I always wonder if the days of search engines for specific topics could return. With LLM's providing less than accurate results in some areas, and Google, bing, etc being taken over by adverts or well organised SEO, there feels like a place for accurate, specialised search.
Yeah, the (relative) rise of Kagi and Marginalia show that from a technical perspective, this is within the grasp of a dedicated hobbyist.[1] If Google continues their current trajectory, and overwhelming numbers of AI crawlers don’t cause an unsurmountable rise in CAPTCHA pages, I hope to see an upsurgence of niche search engines that focus on some specialty small enough that one or a few people can curate the content and produce a much better experience than the current crop of general Web search engines.
Self-plug: I run such a search engine (for programmers) in my living room, at <https://search.feep.dev/>. I don’t spend a ton of time maintaining it, so I’m interested to see what someone really dedicated could do.
Please, Kagi doesn't even have 50,000 active members, it's definitely not "rising" to become a serious contender at any sort of market share, it's a micro-project. You just feel it's bigger than that because for some reason all of its 50,000 users post relentlessly about it on HN.
Just gotta build a search engine that properly contextualizes scams, bait & switch sites, SEO, and the rest, and you're back in business.
To do that, you probably still need humans to properly curate the dataset, essentially hire 100 librarians and setup a work flow for them to continually prune results.
Right now, everything is all batch processes. None of these LLMs use active feedback since there's no real models using updates.
i know the answer is never distributed services, but if one could build a sufficiently complex SDK to make like a Blue Sky but for niche search indexes, you could chain a bunch of vetted resources together.

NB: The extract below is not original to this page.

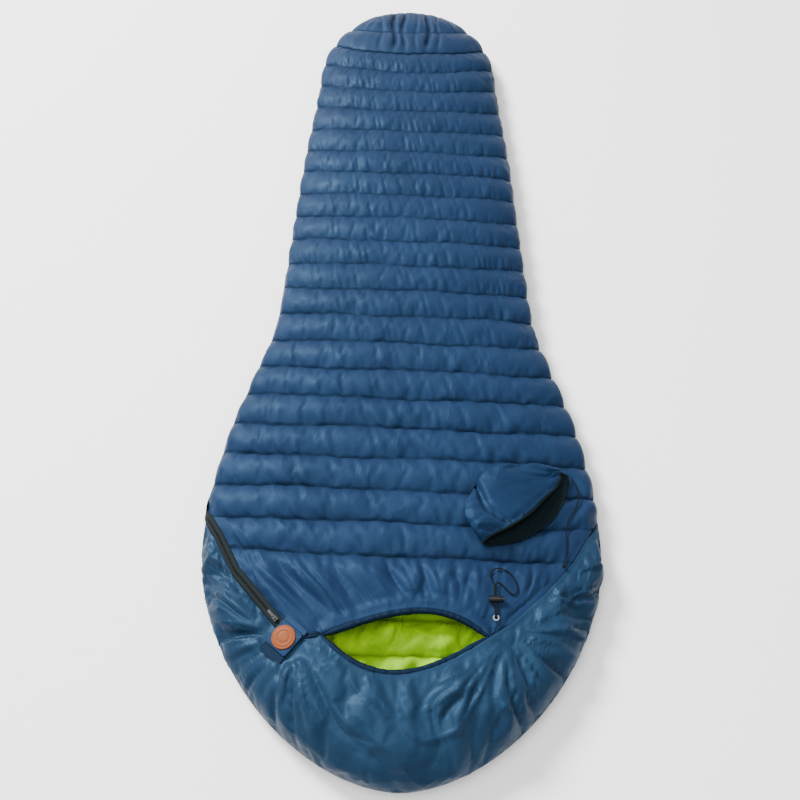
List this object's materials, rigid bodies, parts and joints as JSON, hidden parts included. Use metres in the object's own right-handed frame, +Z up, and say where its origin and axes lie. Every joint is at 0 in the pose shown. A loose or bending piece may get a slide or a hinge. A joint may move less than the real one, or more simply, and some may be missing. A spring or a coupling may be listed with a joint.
{
  "type": "mummy sleeping bag",
  "caption": "Quilted mummy sleeping bag with a hood, side zip, closure tab, hood drawcord with a sprung lock, and a loose stuff sack lying on its chest.",
  "frame": {"origin": "on the floor, under the middle of the bag's length and width", "axes": "+Z up from the floor; +Y from the hood to the feet; +X across the bag, to the side without the zip"},
  "size_m": [0.8016, 2.07, 0.1385],
  "materials": {
    "shell_fabric": "semi-matt ripstop nylon, slate blue",
    "hood_fabric": "semi-matt ripstop nylon, teal blue",
    "lining_fabric": "lime green taffeta",
    "insulation": "white synthetic filling",
    "binding": "navy edge binding",
    "zip_tape": "dark olive woven tape",
    "zip_coil": "dark nylon coil",
    "slider_metal": "black lacquered",
    "black_plastic": "satin",
    "hook_and_loop": "dark blue pile",
    "patch_leather": "orange-brown, pressed ring",
    "steel": "polished",
    "cord": "dark braided cord",
    "sack_fabric": "thin ripstop nylon, slate blue",
    "sack_cord": "dark braided cord"
  },
  "bodies": {
    "bag": {"back_shell": "shell_fabric", "back_fill": "insulation", "back_lining": "lining_fabric", "front_shell": "shell_fabric", "front_fill": "insulation", "front_lining": "lining_fabric", "hood_shell": "hood_fabric", "hood_fill": "insulation", "hood_lining": "lining_fabric", "footbox_shell": "shell_fabric", "footbox_fill": "insulation", "footbox_lining": "lining_fabric", "face_channel_front": "binding", "face_channel_hood": "binding", "zip_tape_bag": "zip_tape", "zip_teeth_bag": "zip_coil", "zip_bottom_stop": "black_plastic", "loop_patch": "hook_and_loop", "cord_eyelet": "steel", "drawcord": "cord"},
    "flap": {"flap_shell": "shell_fabric", "flap_fill": "insulation", "flap_lining": "lining_fabric", "face_channel_flap": "binding", "zip_tape_flap": "zip_tape", "zip_teeth_flap": "zip_coil", "zip_top_stop": "black_plastic", "tab_anchor": "shell_fabric"},
    "slider": {"zip_slider": "slider_metal"},
    "pull": {"zip_pull": "slider_metal"},
    "tab": {"closure_tab": "shell_fabric", "hook_patch": "hook_and_loop", "badge": "patch_leather"},
    "cord_lock": {"cord_lock_body": "black_plastic", "cord_lock_spring": "steel"},
    "plunger": {"cord_lock_plunger": "black_plastic"},
    "sack": {"stuff_sack": "sack_fabric", "sack_hem": "sack_fabric", "sack_cord": "sack_cord", "sack_cord_knot": "sack_cord"}
  },
  "joints": [
    {"name": "flap_fold", "type": "hinge", "parent": "bag", "child": "flap", "pos_m": [0.112, -0.737, 0.109], "axis": [-0.4157, 0.9095, 0], "range_deg": [0, 135]},
    {"name": "zip_slide", "type": "slide", "parent": "flap", "child": "slider", "axis": [-0.6511, 0.7488, -0.1238], "range_m": [0, 0.1]},
    {"name": "pull_swing", "type": "hinge", "parent": "slider", "child": "pull", "pos_m": [-0.2357, -0.7416, 0.1003], "axis": [0.741, 0.6625, 0.1099], "range_deg": [0, 100]},
    {"name": "tab_peel", "type": "hinge", "parent": "flap", "child": "tab", "pos_m": [-0.1989, -0.7589, 0.1037], "axis": [-0.7499, 0.6485, -0.1307], "range_deg": [0, 120]},
    {"name": "cord_lock_slide", "type": "slide", "parent": "bag", "child": "cord_lock", "axis": [0, 1, 0], "range_m": [0, 0.015]},
    {"name": "plunger_press", "type": "slide", "parent": "cord_lock", "child": "plunger", "axis": [-1, 0, 0], "range_m": [0, 0.004], "stiffness_N_per_m": 300, "deforming": ["cord_lock_spring"]},
    {"name": "sack_lift", "type": "slide", "parent": "bag", "child": "sack", "axis": [0, 0, 1], "range_m": [0, 0.35]}
  ]
}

WestLaw and Lexis Nexis provide this for legal search, but quite frankly, these services are subpar. It's amazing that these two companies rake in hundreds of millions but they are both slower than Google, Bing, Yandex, or any LLM service (ChatGPT, Claude, Gemini, etc.) while scouring a universe of text that is orders of magnitude smaller. The user experience is also terrible (you have to login and specify a client each and every time you attempt to use the service and both services log you out after a short -- in my opinion -- period of inactivity, creating friction and needless annoyance to the user). There's an opportunity there.
LN and Westlaw's real service is their ubiquity. Every law student has access to it and every firm expects proficiency. While they generally suck, the last time I used it (looong time ago), their boolean search was quite nice. That kind of text search has mostly been replaced by non-deterministic black boxes which aren't great for legal research.
They've also got the Microsoft effect going on. Usually at least one of their products like their personal information aggregator used for locating people (like when serving lawsuits) is mandatory for a firm so it's just easier for them bundle everything else in.
If you want it digitized, yes, odd as that seems. You can go find individual prints of it or perhaps digital copies of opinions elsewhere, but those are also technically copyrighted in a lot of cases too.
In some jurisdictions, like Ontario, there are secret agreements that only allow 3 organizations to have digital access to Case Law (https://www.cameronhuff.com/blog/ontario-case-law-private/). This says a lot about our society, and how much we still have to improve.
I haven't personally used the mentioned services as they aren't in my field, however what is the accuracy of their results? Are they double checked? I don't find LLMs particularly accurate in my field (that's being kind), if anything I find they make up sources that simply don't exist.
I mean poor UX has no excuse but slow speed can be reasoned if it makes the quality of the service better.
Wikipedia is useful up to a point for sure. I feel whether it could be a expansion of Wikipedia in it's current use case, but for emerging research and niche topics it can sometimes be less useful.